In French municipal and regional elections, the D'Hondt method is used to attribute a number of council seats; however, a fixed proportion of them (50% for municipal elections, 25% for regional elections) is automatically given to the list with the greatest number of votes, to ensure that it has a working majority: this is called the "majority bonus" (prime à la majorité), and only the remainder of the seats are distributed proportionally (including to the list which has already received the majority bonus). In Italian local elections a similar system is used, where the party or coalition of parties linked to the elected mayor automatically receives 60% of seats; unlike the French model though the remainder of the seats are not distributed again to the largest party.

==Variations==

In some cases such as the Czech regional elections, the first divisor (when the party has no seats so far, which is normally 1) is raised to create an effective threshold, favoring larger parties and eliminating small ones. In the Czech case, it is set to 1.42 (approximately $\sqrt{2}$, termed the Koudelka coefficient after the politician who introduced it).
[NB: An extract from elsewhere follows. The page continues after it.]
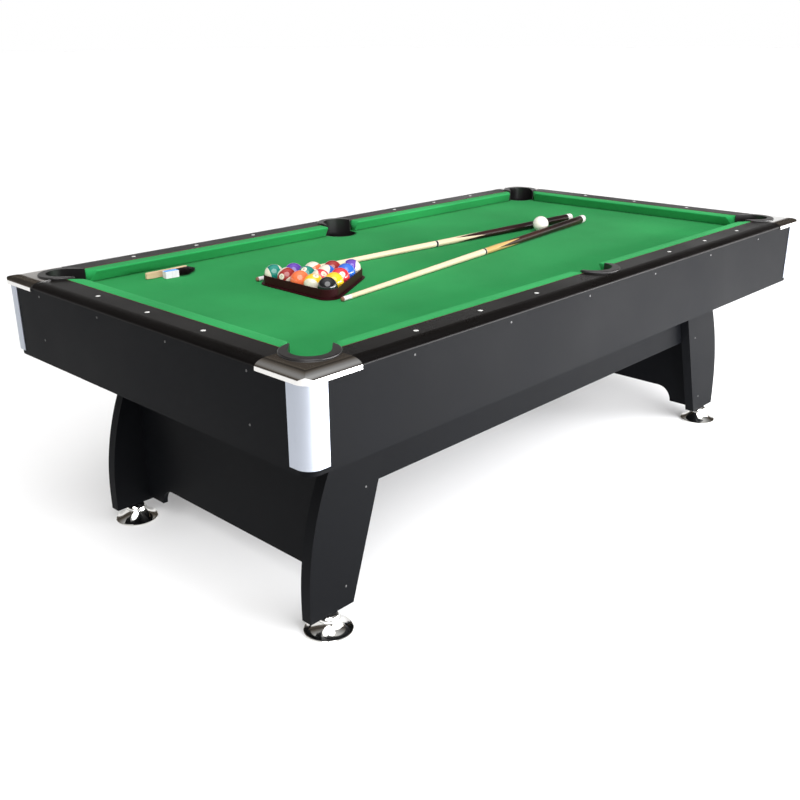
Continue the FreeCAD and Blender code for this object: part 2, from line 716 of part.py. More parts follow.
def rounded_triangle(offset, z_low, z_high):
    """Prism of the triangle through the corner balls' centres, grown by offset."""
    to_corner = 4 * ball_pitch / math.sqrt(3)
    edges = []
    points = []
    for index in range(3):
        x, y = rack_corner(index, to_corner)
        angles = [math.radians(rack_apex_angle + 120 * index + turn) for turn in (-60, 0, 60)]
        points.append([V(x + offset * math.cos(a), y + offset * math.sin(a), z_low) for a in angles])
    for index in range(3):
        edges.append(Part.Arc(*points[index]).toShape())
        edges.append(Part.makeLine(points[index][2], points[(index + 1) % 3][0]))
    return Part.Face(Part.Wire(edges)).extrude(V(0, 0, z_high - z_low))


def triangle_rack():
    """Plastic rack with an outward base flange."""
    inner = ball_radius + 0.5
    outer = inner + rack_wall
    top = loose_height + rack_height
    wall = rounded_triangle(outer, loose_height, top)
    wall = softened(wall, 0.8, lambda edge: on_plane(edge, 2, top))
    flange = rounded_triangle(outer + rack_flange, loose_height, loose_height + rack_flange_height)
    hollow = rounded_triangle(inner, loose_height - 1, top + 1)
    return wall.fuse(flange).cut(hollow)


def cue(index):
    """Tapered cue lying on the cloth."""
    tip_x, tip_y = cue_tips[index]
    butt_x, butt_y = cue_butts[index]
    taper = math.asin((cue_butt_radius - cue_tip_radius) / cue_length)
    cone = Part.makeCone(cue_tip_radius, cue_butt_radius, cue_length, V(0, 0, 0), V(1, 0, 0))
    cone.rotate(V(0, 0, 0), V(0, 1, 0), -math.degrees(taper))
    cone.rotate(V(0, 0, 0), V(0, 0, 1), math.degrees(math.atan2(butt_y - tip_y, butt_x - tip_x)))
    cone.translate(V(tip_x, tip_y, loose_height + cue_tip_radius))
    return cone


def chalk_box():
    """Two chalk cubes side by side as one small block."""
    block = box(0, 44, 0, chalk_size, loose_height, loose_height + chalk_size)
    block.rotate(V(0, 0, 0), V(0, 0, 1), -6)
    block.translate(V(-844, 403, 0))
    return block


def table_brush():
    """Flat wooden brush lying on its side, bristles fanned towards the front and round its right end."""
    handle = box(-889, -741, 437, 449, loose_height, loose_height + brush_width)
    outline = [(-792, 438), (-797, 402), (-792, 392), (-768, 392), (-726, 421), (-708, 446), (-742, 448)]
    fan = prism(outline, loose_height + 1, loose_height + brush_width - 3)
    return handle.fuse(fan).removeSplitter()


# ---- writing -------------------------------------------------------------------------------
def main():
    save("front_apron", long_apron(-1))
    save("rear_apron", long_apron(1))
    save("left_end_apron", end_apron(-1))
    save("right_end_apron", end_apron(1))
    save("corner_blocks", corner_blocks())
    save("cabinet_floor", cabinet_floor())
    save("bed_board", bed_board())
    save("bed_cloth", bed_cloth())
    save("bed_supports", bed_supports())
    save("rail_front", top_rail(True, -1))
    save("rail_rear", top_rail(True, 1))
    save("rail_left", top_rail(False, -1))
    save("rail_right", top_rail(False, 1))
    save("cushion_left", end_cushion(-1))
    save("cushion_right", end_cushion(1))
    save("pocket_liner_front_middle", side_liner(-1))
    save("pocket_liner_rear_middle", side_liner(1))
    for name, signs in corners.items():
        save("corner_post_" + name, corner_post(signs))
        save("corner_cap_" + name, corner_cap(signs))
        save("pocket_liner_" + name, corner_liner(signs))
        save("cushion_" + name, long_cushion(signs))
        save("leg_" + name, leg(signs))
        save("leveller_" + name, leveller(signs))
    save("rail_sights", rail_sights())
    save("panel_screws", panel_screws())
    save("ball_gutters", ball_gutters())
    save("ball_tray", ball_tray())
    save("ball_window_frame", ball_window_frame())
    save("cross_panel_left", cross_panel(-1))
    save("cross_panel_right", cross_panel(1))
    save("stretcher_front", stretcher(-1))
    save("stretcher_rear", stretcher(1))
    save("leg_frame_battens", leg_frame_battens())
    save("leveller_inserts", leveller_inserts())
    save("racked_balls", racked_balls())
    save("cue_ball", ball_at(*cue_ball_at))
    save("triangle_rack", triangle_rack())
    save("cue_rear", cue(0))
    save("cue_front", cue(1))
    save("chalk_box", chalk_box())
    save("table_brush", table_brush())


main()
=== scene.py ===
"""Looks for the pool table: materials, cloth, cushions, balls, cues and small fittings."""
import math
import random

import bmesh
import bpy
from mathutils import Matrix, Vector, noise


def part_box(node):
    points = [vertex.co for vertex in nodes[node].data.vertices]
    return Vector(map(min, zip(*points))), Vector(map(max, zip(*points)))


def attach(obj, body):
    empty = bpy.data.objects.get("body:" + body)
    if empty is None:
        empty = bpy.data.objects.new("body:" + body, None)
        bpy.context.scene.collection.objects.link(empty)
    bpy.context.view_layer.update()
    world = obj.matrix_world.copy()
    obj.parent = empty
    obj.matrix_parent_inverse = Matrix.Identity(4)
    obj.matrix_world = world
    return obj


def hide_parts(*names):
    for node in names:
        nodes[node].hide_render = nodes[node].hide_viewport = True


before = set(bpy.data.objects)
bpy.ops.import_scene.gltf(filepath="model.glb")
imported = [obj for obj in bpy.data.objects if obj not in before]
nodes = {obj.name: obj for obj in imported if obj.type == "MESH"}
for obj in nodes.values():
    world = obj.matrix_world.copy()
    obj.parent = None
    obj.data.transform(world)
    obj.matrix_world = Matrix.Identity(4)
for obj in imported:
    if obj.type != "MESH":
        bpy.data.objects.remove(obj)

random.seed(8)
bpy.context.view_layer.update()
scene = bpy.context.scene
MM = 0.001
CORNERS = {"front_left": (-1, -1), "front_right": (1, -1), "rear_left": (-1, 1), "rear_right": (1, 1)}


# ---- camera ---------------------------------------------------------------------------------
def camera_axes():
    """Right, up and forward directions of the camera, from its heading, pitch and roll."""
    heading, pitch, roll = 0.80736, 0.36290, -0.00641
    forward = Vector((math.sin(heading) * math.cos(pitch), math.cos(heading) * math.cos(pitch),
                      -math.sin(pitch)))
    level = Vector((math.cos(heading), -math.sin(heading), 0))
    upright = level.cross(forward)
    right = math.cos(roll) * level + math.sin(roll) * upright
    up = -math.sin(roll) * level + math.cos(roll) * upright
    return right, up, forward


def make_camera():
    right, up, forward = camera_axes()
    data = bpy.data.cameras.new("view")
    data.sensor_width = 36
    data.lens = 42.685
    data.shift_x = 0.0013
    data.shift_y = 0.00054
    camera = bpy.data.objects.new("view", data)
    rotation = Matrix((right, up, -forward)).transposed().to_4x4()
    camera.matrix_world = Matrix.Translation((-2.3842, -2.0365, 1.4280)) @ rotation
    scene.collection.objects.link(camera)
    scene.camera = camera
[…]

In 1989 and 1992, ACT Legislative Assembly elections were conducted by the Australian Electoral Commission using a modified d'Hondt electoral system. The electoral system consisted of the d'Hondt system, the Australian Senate system of proportional representation, and various methods for preferential voting for candidates and parties, both within and across party lines. The process involves 8 stages of scrutiny. ABC elections analyst Antony Green has described the modified d'Hondt system used in the ACT as a "monster ... that few understood, even electoral officials who had to wrestle with its intricacies while spending several weeks counting the votes". It was replaced with the Hare-Clark system from 1995 onward.

Because of the strong seat bias in D'Hondt, some systems allow parties to associate their lists together into a single electoral alliance in order to overcome the threshold and win more (or any) seats. Some systems set a separate threshold for such alliances. In a system of proportional representation where the country is divided in multiple electoral district (such as Belgium) the threshold to obtain one seat can be very high (5% of votes in a district since 2003), which also favors larger parties.

===Regional D'Hondt===
In most countries, seats for the national assembly are divided on a regional or even a provincial level. This means that seats are first divided between individual regions (or provinces) and are then allocated to the parties in each region separately (based on only the votes cast in the given region). The votes for parties that have not gained a seat at the regional level are thus discarded, so they do not aggregate at a national level. This means that parties which would have gained seats in a national distribution of seats may still end up with no seats as they did not gain enough votes in any region. This may also lead to skewed seat allocation at a national level, such as in Spain in 2011 where the People's Party gained an absolute majority in the Congress of Deputies with only 44% of the national vote. It may also skew results for small parties with broad appeal at a national level compared to small parties with a local appeal (e.g. nationalist parties). For instance, in the 2008 Spanish general election, United Left (Spain) gained 1 seat for 969,946 votes, whereas Convergence and Union (Catalonia) gained 10 seats for 779,425 votes.

===Modified d'Hondt electoral system===
The modified d'Hondt electoral system is a variant of the d'Hondt method with an electoral threshold for parties. Votes for parties below the electoral threshold are transferred to other candidates according to the single transferable voting method. This electoral system was used in 1989 and 1992 Australian Capital Territory elections.

== Usage by country ==
The D'Hondt method is used to elect the legislatures in Åland, Albania, Angola, Argentina, Armenia, Aruba, Austria, Belgium, Bolivia, Brazil, Burundi, Cambodia, Cape Verde, Chile, Colombia, Croatia, the Dominican Republic, East Timor, Estonia, Fiji, Finland, Greenland, Guatemala, Hungary (in a mixed system), Iceland, Israel, Italy (in a mixed system), Japan, Luxembourg, Moldova, Monaco, Montenegro, Mozambique, Netherlands, Nicaragua, North Macedonia, Paraguay, Peru, Poland, Portugal, Romania, San Marino, Serbia, Slovenia, Spain, Switzerland, Turkey, Uruguay, Venezuela and Wales.
In Denmark the D'Hondt method is used to elect part of the seats in the Folketing and the disproportionality of the D'Hondt method is corrected with leveling seats with Sainte-Laguë method. The D'Hondt system is used for the "top-up" seats in the Scottish Parliament, and the London Assembly; in some countries for elections to the European Parliament; and was used during the 1997 constitution era to allocate party-list parliamentary seats in Thailand. The system is also used in practice for the allocation between political groups of numerous posts (vice presidents, committee chairmen and vice-chairmen, delegation chairmen and vice-chairmen) in the European Parliament and for the allocation of ministers in the Northern Ireland Assembly. It is also used to calculate the results in German and Austrian works council elections.